In 2023, Zrinka Ljutic (3rd in Špindlerův Mlýn) and Leona Popovic (2nd in Soldeu) recorded Croatia's first Slalom podiums in the Women's World Cup since Ana Jelusic in 2007. Last season Popovic also had come very close to Croatia's first World Cup victory on the Women's side since 2006. Popovic finished runner-up in the second Levi Slalom on 12 November 2023.


Anna Swenn Larsson finished on the podium three times last season, including a win in Soldeu in February, her second World Cup victory. The Swede has twelve slalom World Cup podiums to her name.

Swenn-Larsson was the silver medallist behind Mikaela Shiffrin in the Slalom at the 2019 World Championships in Åre.

In Gurgl, she struggled on the icy slope in the first run and finished 27th, but posted the second-fastest time in the second run to move up to 15th.
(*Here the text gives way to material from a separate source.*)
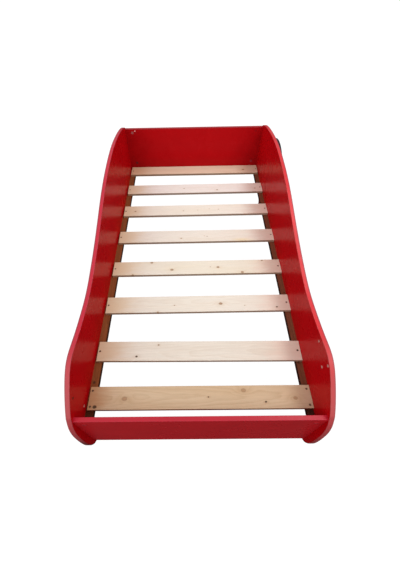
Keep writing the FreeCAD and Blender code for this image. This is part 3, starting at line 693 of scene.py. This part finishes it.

Swenn-Larsson shared first place with Wendy Holdener at Killington on 27 November 2022. In 2019, she finished on the podium in third place behind Mikaela Shiffrin and Petra Vlhova.


Laurence St-Germain is the reigning women's slalom world champion. She was joined on the podium in Méribel by Mikaela Shiffrin (silver) and Lena Dürr (bronze). Remarkably, St-Germain's best result in an Alpine Ski World Cup slalom is fifth place in Åre on 11 March 2023, three weeks after becoming World Champion.

She finished in 14th place at Killington last season.